# Sulcata Tortoise wanted



## ViolaS (Jun 14, 2018)

I’m looking for a adult or simi adult Sulcata Tortoise. Don’t want a hatchling or baby there are too many animals out there who need a home no need to breed any. I want one wanting one that needs a new for ever home. If you can’t keep your sulcata because of financial issues or your moving and can’t take it with you. I live in the Cameron Park area on about 4.5 acres Please consider me. Thanks


----------



## wellington (Jun 14, 2018)

Look at Craigslist and also reptile rescues in your area. @Yvonne G adopts tortoises out. Not sure how close you are to her though or if she has any sulcatas at this time but she gets them often.


----------



## wellington (Jun 14, 2018)

Oh, and get everything ready for one as some rescues and also Yvonne needs to see that your set up to house one.


----------



## todebir (Jun 25, 2018)

ViolaS said:


> I’m looking for a adult or simi adult Sulcata Tortoise. Don’t want a hatchling or baby there are too many animals out there who need a home no need to breed any. I want one wanting one that needs a new for ever home. If you can’t keep your sulcata because of financial issues or your moving and can’t take it with you. I live in the Cameron Park area on about 4.5 acres Please consider me. Thanks



Hi Viola.
I have a 7-year-old male we have been looking for a new home. Have yet to find a good fit. Feel free to reach out to me if you are still looking.


----------



## ViolaS (Jun 25, 2018)

todebir said:


> Hi Viola.
> I have a 7-year-old male we have been looking for a new home. Have yet to find a good fit. Feel free to reach out to me if you are still looking.





todebir said:


> Hi Viola.
> I have a 7-year-old male we have been looking for a new home. Have yet to find a good fit. Feel free to reach out to me if you are still looking.

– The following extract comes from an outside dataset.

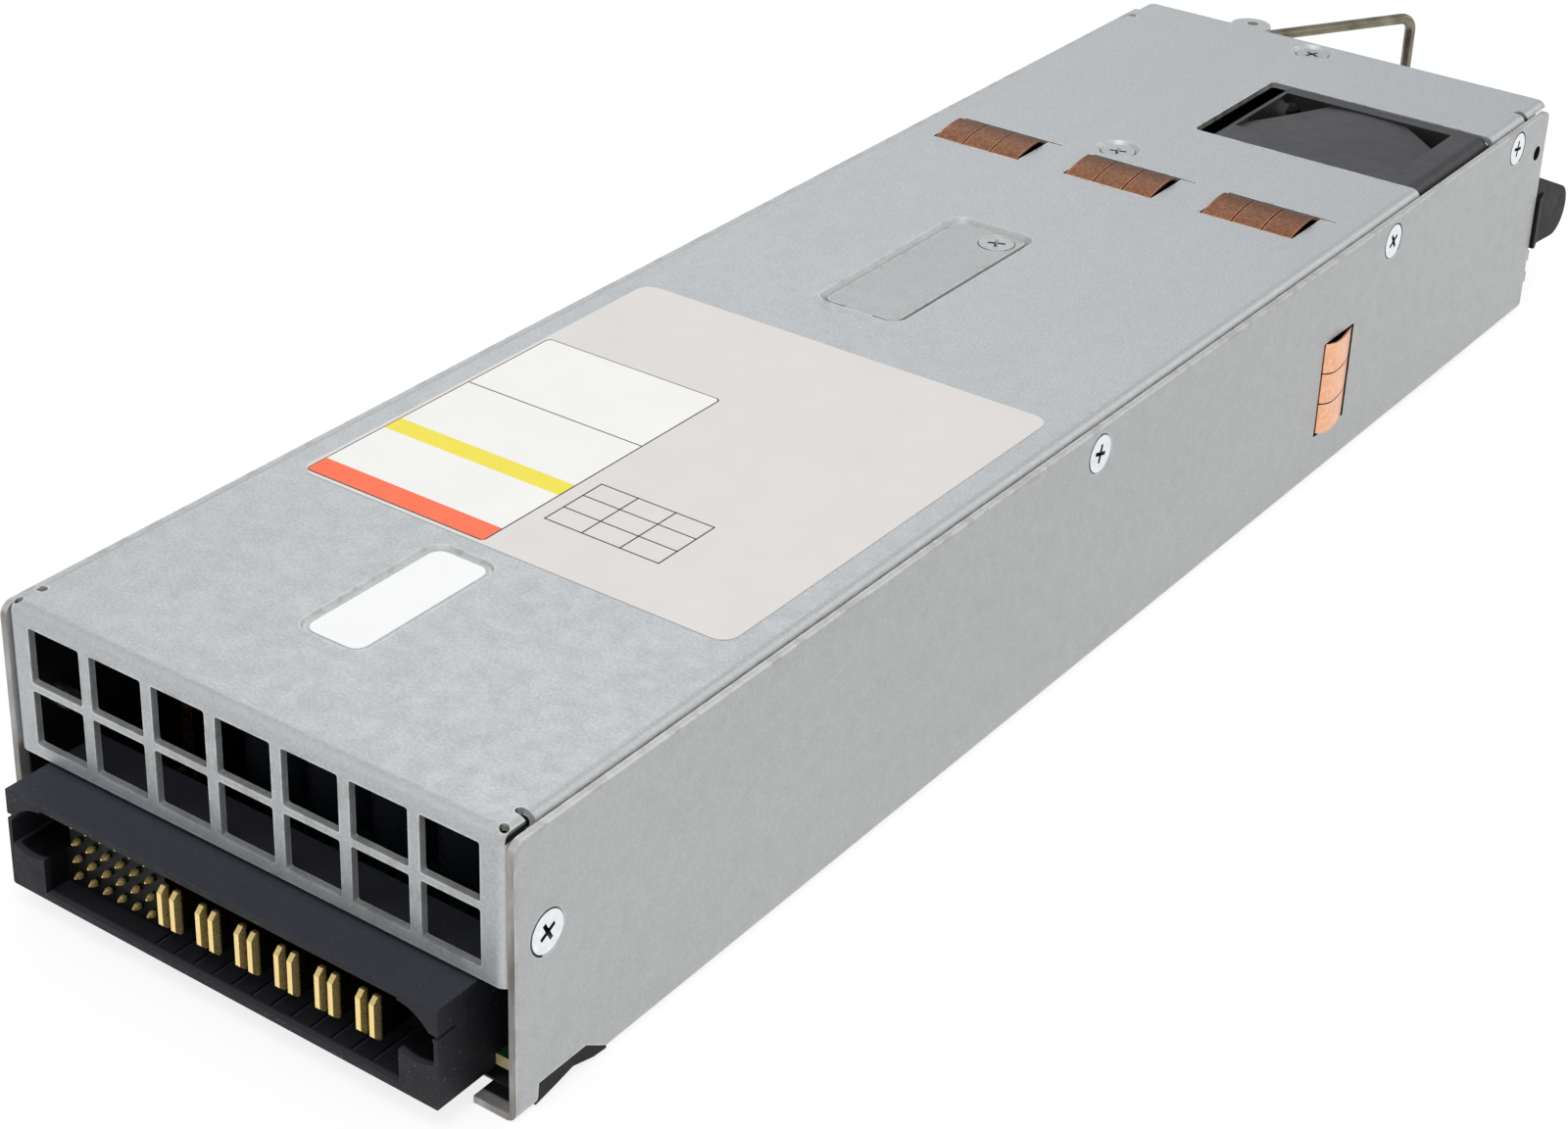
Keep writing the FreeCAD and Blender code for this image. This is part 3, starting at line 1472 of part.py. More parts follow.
def latch_slot():
    return box(arm_left - latch_slot_gap - latch_stroke, arm_right + latch_slot_gap,
               wall_length - sheet - past, wall_length + past,
               latch_bottom - latch_slot_gap, latch_top + latch_slot_gap)


def end_panel():
    half = cover_half - sheet - seam
    top = cover_under - seam
    plate = box(-half, half, wall_length - sheet, wall_length, sheet + seam, top)
    plate = round_edges(plate, bend - sheet + seam, Y_AXIS, lambda p: p.z > top - seam)
    flange = box(half - sheet, half, wall_length - panel_flange, wall_length, 2 * sheet, top - sheet)
    roof_top = cover_under - dimple_depth - seam
    roof = box(panel_roof_left, panel_roof_right, wall_length - panel_roof_depth, wall_length,
               roof_top - sheet, roof_top)
    body = round_edges(join([plate, roof] + both_sides(flange)), panel_bend, Z_AXIS,
                       lambda p: p.y > wall_length - seam and abs(p.x) > half - seam)
    width, height = inlet_body[:2]
    hole = inlet_outline(width + 2 * inlet_fit, height + 2 * inlet_fit, wall_length - sheet - past,
                         sheet + 2 * past)
    cuts = vent_pattern() + [hole, latch_slot()]
    cuts.append(rod(lamp_radius + screw_clearance, sheet + 2 * past, lamp_x, wall_length - sheet - past,
                    lamp_z, Y_AXIS))
    cuts += screw_tools(side_screw_places() + cover_screw_places())
    cuts.append(dimple_clearance(*cover_screws_at[-1]))
    cuts.append(key_hole(key_hole_radius + key_hole_play, half - past, cover_half))
    return join([body.cut(cuts)] + latch_ears())


def lamp():
    """Light pipe: a rod with a collar behind the panel and a domed end in front of it."""
    start = wall_length - lamp_length
    pipe = rod(lamp_radius, lamp_length, lamp_x, start, lamp_z, Y_AXIS)
    collar_start = wall_length - sheet - lamp_collar
    collar = rod(lamp_radius + lamp_collar, lamp_collar, lamp_x, collar_start, lamp_z, Y_AXIS)
    dome = Part.makeSphere(lamp_radius, Vector(lamp_x, wall_length, lamp_z))
    return join([pipe, collar, dome])


# ================================================================ release latch
def latch_ears():
    """Two ears folded in from the panel that hold the latch pin above and below the lever."""
    half = cover_half - sheet - seam
    ears = []
    for z in (latch_bottom - latch_ear_gap - sheet, latch_top + latch_ear_gap):
        ear = box(latch_x - latch_ear, half, latch_y - latch_ear, wall_length - sheet / 2, z, z + sheet)
        ear = round_edges(ear, latch_ear_corner, Z_AXIS, lambda p: p.x < latch_x and p.y < latch_y)
        ears.append(ear.cut(rod(latch_pin_radius, 3 * sheet, latch_x, latch_y, z - past)))
    return ears


def latch_pin():
    low = latch_bottom - latch_ear_gap - sheet - latch_pin_end
    high = latch_top + latch_ear_gap + sheet
    pin = rod(latch_pin_radius, high - low, latch_x, latch_y, low)
    head = rod(latch_pin_radius + latch_pin_head, latch_pin_head_height, latch_x, latch_y, high)
    return join([pin, head])


def latch_side_outline():
    """The pad seen from the side: nearly flat underside, large round nose, sloping back."""
    root = latch_y - latch_tail
    nose = Vector(0, wall_length + latch_tip - latch_nose_radius, latch_bottom + latch_nose_rise)
    back_top = Vector(0, wall_length + latch_slot_gap, latch_top)
    start = nose + tangent_offset(nose, back_top, -1)
    under = Vector(0, wall_length + latch_slot_gap, latch_bottom)
    finish = nose + tangent_offset(nose, under, 1)
    arc = Part.Arc(start, nose + Vector(0, latch_nose_radius, 0), finish).toShape()
    rest = Part.makePolygon([finish, under, Vector(0, root, latch_bottom), Vector(0, root, latch_top),
                             back_top, start])
    return Part.Face(Part.Wire([arc] + rest.Edges))


def tangent_offset(centre, point, side):
    """From a circle's centre to where the line through a point outside touches it; side 1 is below."""
    reach = (point - centre).Length
    toward = math.atan2(point.z - centre.z, point.y - centre.y)
    angle = toward + side * math.acos(latch_nose_radius / reach)
    return Vector(0, math.cos(angle), math.sin(angle)) * latch_nose_radius


def latch_lever():
    """Lever with an outside thumb pad, a wedge tooth beyond the side wall and a tail for the spring."""
    tail = latch_y - latch_tail
    inner = arm_right - latch_tail_cut
    pad_start = wall_length + latch_slot_gap
    pad_left = latch_x - latch_pad_left
    pad_right = half_width - latch_pad_side
    end = wall_length + latch_tip + past
    tooth_x = half_width + latch_tooth
    plan = [(arm_left, tail), (inner, tail), (inner, latch_y - latch_tail_ramp[0]),
            (arm_right, latch_y - latch_tail_ramp[1]), (arm_right, pad_start), (tooth_x, pad_start),
            (tooth_x, pad_start + latch_tooth_land),
            (pad_right, pad_start + latch_tooth_land + latch_tooth_ramp), (pad_right, end),
            (pad_left, end), (pad_left, pad_start), (arm_left, pad_start)]
    side = latch_side_outline().extrude(Vector(case_width, 0, 0))
    body = prism_z(plan, 0, case_height).common(side)
    tooth_waste = box(pad_right, tooth_x + past, pad_start - past, end,
                      latch_top - latch_tooth_drop, case_height)
    hole = rod(latch_pin_radius + shaft_clearance, case_height, latch_x, latch_y, 0)
    return body.cut([hole, tooth_waste]).removeSplitter()


def latch_spring():
    """Leaf spring on the panel's side flange that presses the lever's tail."""
    wall = cover_half - 2 * sheet - seam
    tail = arm_right - latch_tail_cut + spring_tip_gap
    start = wall_length - panel_flange + spring_sheet
    bend_y = latch_y - latch_tail - spring_run
    tip_y = latch_y - latch_tail + spring_overlap
    z = (latch_bottom + latch_top) / 2
    outline = [(wall, start), (wall, bend_y), (tail + spring_sheet, tip_y), (tail, tip_y),
               (tail, tip_y - spring_sheet), (wall - spring_sheet, bend_y), (wall - spring_sheet, start)]
    return prism_z(outline, z - spring_half_height, z + spring_half_height)


# ================================================================ wire bail
def bail():
    """Round wire: a pin in each ear, two arms and an upright grip, rounded where it turns."""
    swing = math.radians(bail_swing)
    origin = Vector(bail_x, bail_y, 0)
    grip = origin + Vector(math.sin(swing), math.cos(swing), 0) * bail_reach
    low = Vector(0, 0, bail_low)
    high = Vector(0, 0, bail_high)
    corners = [origin + Vector(0, 0, bail_end), origin + low, grip + low, grip + high, origin + high,
               origin + Vector(0, 0, case_height - bail_end)]
    return bent_wire(corners, [bail_elbow, bail_corner, bail_corner, bail_elbow], bail_wire / 2)


# ================================================================ the whole unit
def build():
    contacts_signal = signal_pins()
    contacts_power = power_blades()
    contacts = contacts_signal + contacts_power
    ring, ring_winding = wound_ring(toroid_x, toroid_y, 1.0, toroid_turns)
    choke, choke_winding = wound_ring(choke_x, choke_y, choke_scale, choke_turns)
    fuse_glass, fuse_caps = fuse()
    inductor_core, inductor_winding = output_inductor()
    primary = transistor_row(primary_sink_x, primary_sink_y, -1, primary_package_count)
    secondary = transistor_row(secondary_sink_x, secondary_sink_y, 1, secondary_package_count)
    return {
        "chassis_tray": tray(),
        "top_cover": top_cover(),
        "hatch_plate": hatch_plate(),
        "end_panel": end_panel(),
        "side_screws": screws(side_screw_places()),
        "cover_screws": screws(cover_screw_places() + hatch_screw_place()),
        "top_contact_fingers": top_fingers(),
        "side_contact_fingers": side_fingers(),
        "connector_housing": connector_housing(contacts),
        "signal_pins": group(contacts_signal),
        "power_blades": group(contacts_power),
        "main_board": main_board(contacts),
        "insulator_film": insulator(),
        "board_standoffs": standoffs(),
        "board_screws": board_screws(),
        "bulk_capacitors": bulk_capacitors(),
        "output_capacitors": output_capacitors(),
        "boost_choke_core": ring,
        "boost_choke_winding": ring_winding,
        "filter_choke_core": choke,
        "filter_choke_winding": choke_winding,
        "transformer_core": transformer_core(),
        "transformer_coil": transformer_coil(),
        "primary_heat_sink": heat_sink(primary_sink_x, primary_sink_y, 1),
        "secondary_heat_sink": heat_sink(secondary_sink_x, secondary_sink_y, -1),
        "primary_transistors": group(primary),
        "secondary_transistors": group(secondary),
        "film_capacitors": film_capacitors(),
        "bridge_rectifier": bridge_rectifier(),
        "fuse_glass": fuse_glass,
        "fuse_caps": fuse_caps,
        "output_inductor_core": inductor_core,
        "output_inductor_strap": inductor_winding,
        "bus_bars": bus_bars(),
        "control_board": control_board(),
        "control_chips": control_chips(),
        "fan_frame": fan_frame(),
        "fan_motor": fan_motor(),
        "fan_impeller": impeller(),
        "fan_shaft": fan_shaft(),
        "fan_lead": fan_lead(),
        "mains_inlet": inlet_housing(),
        "inlet_blades": group(inlet_blades()),
        "inlet_leads": inlet_leads(),
        "status_lamp": lamp(),
        "latch_lever": latch_lever(),
        "latch_pin": latch_pin(),
        "latch_spring": latch_spring(),
        "wire_bail": bail(),
    }


os.makedirs("parts", exist_ok=True)
for node, shape in build().items():
    shape.translate(Vector(0, -wall_length / 2, 0))
    shape.exportStep(os.path.join("parts", node + ".step"))
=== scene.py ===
import bmesh
import bpy
import math
from mathutils import Matrix, Quaternion, Vector

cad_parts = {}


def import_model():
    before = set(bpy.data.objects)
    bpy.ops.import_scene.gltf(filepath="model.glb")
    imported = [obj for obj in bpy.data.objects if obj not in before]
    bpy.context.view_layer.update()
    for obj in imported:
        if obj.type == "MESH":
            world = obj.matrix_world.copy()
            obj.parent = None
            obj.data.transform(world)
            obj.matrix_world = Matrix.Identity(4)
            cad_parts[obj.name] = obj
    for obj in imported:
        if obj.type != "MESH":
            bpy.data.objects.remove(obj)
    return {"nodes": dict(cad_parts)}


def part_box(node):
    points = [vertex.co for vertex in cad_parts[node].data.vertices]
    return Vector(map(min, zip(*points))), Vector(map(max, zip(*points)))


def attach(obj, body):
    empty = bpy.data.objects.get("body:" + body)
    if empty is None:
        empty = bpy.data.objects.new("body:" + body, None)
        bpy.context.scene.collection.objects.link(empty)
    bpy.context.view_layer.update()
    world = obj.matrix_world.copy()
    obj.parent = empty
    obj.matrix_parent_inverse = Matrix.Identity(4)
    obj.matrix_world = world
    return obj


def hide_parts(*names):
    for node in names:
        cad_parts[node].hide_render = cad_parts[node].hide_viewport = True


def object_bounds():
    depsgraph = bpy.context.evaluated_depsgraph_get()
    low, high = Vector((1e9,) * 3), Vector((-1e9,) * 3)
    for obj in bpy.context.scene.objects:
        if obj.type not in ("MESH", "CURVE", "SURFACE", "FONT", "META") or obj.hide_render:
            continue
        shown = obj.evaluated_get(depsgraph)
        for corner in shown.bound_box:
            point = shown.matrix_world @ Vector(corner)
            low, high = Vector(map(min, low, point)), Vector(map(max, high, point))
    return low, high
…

Yes I’m still looking for one I’m in the middle of building a pond and bunker/house


----------



## ViolaS (Jun 25, 2018)

Next I’m going to replant the lawn


----------



## todebir (Jun 25, 2018)

You are welcome to reach out to me. [email protected]


----------



## yitzysturtles (Jul 4, 2018)

Were are u located I have a baby sulucta tortoise


----------



## ViolaS (Jul 5, 2018)

I live inShingle Springs CA


----------



## ViolaS (Jul 5, 2018)

Where are you located 


ViolaS said:


> Yes I’m still looking for one I’m in the middle of building a pond and bunker/house[/Q


----------



## ViolaS (Jul 5, 2018)

ViolaS said:


> Yes I’m still looking for one I’m in the middle of building a pond and bunker/house



I live inShingle Springs CA where are you located? You can reach me at [email protected]


----------



## Markw84 (Jul 5, 2018)

ViolaS said:


> I’m looking for a adult or simi adult Sulcata Tortoise. Don’t want a hatchling or baby there are too many animals out there who need a home no need to breed any. I want one wanting one that needs a new for ever home. If you can’t keep your sulcata because of financial issues or your moving and can’t take it with you. I live in the Cameron Park area on about 4.5 acres Please consider me. Thanks


@ViolaS I have some younger sulcatas I am going to let go. Need to keep thinning the herd (or creep!) If you don't find a rescue I let mine go to knowledgeable keepers fairly inexpensively. I live about 15 miles away from you and my daughter lives in Shingle Springs. I have some babies from this year and an 8", 10" and 15". I would need to see pictures of your enclosure. Message me if interested.


----------



## ViolaS (Jul 5, 2018)

Yes I’m interested working on building a bunker/house and building a sm pond than I want to put in some grass


----------



## Markw84 (Jul 5, 2018)

ViolaS said:


> Yes I’m interested working on building a bunker/house and building a sm pond than I want to put in some grass


Befroe you get too far with your "bunker house" please read through the threads on night boxes. We get some really chilly nights here and winters go long periods without temps getting high enough for a sulcata. The night box is much easier to provide the proper heat and creates the best artificial "burrow" I find for a sulcata.


----------



## ViolaS (Jul 29, 2018)

Markw84 said:


> Befroe you get too far with your "bunker house" please read through the threads on night boxes. We get some really chilly nights here and winters go long periods without temps getting high enough for a sulcata. The night box is much easier to provide the proper heat and creates the best artificial "burrow" I find for a sulcata.


Thanks I guess I need to clarifying what I want to build I called it a bunker/house what it is what you’re calling a night box. When I got Travis the gentleman gave me a igloo dog house with a pair of wholes drilled through it and it has a metal bar ran through it to hold a heat lamp and no floor so he can dig in the ground. I wanted to build him a nicer house made of cinder blocks similar to the One in this pic but on a smaller scale. I also noticed that you have one similar, Dose yours have a floor? I Have also seen some that have a heat pad as well as the heat lamp, most made of plywood.


----------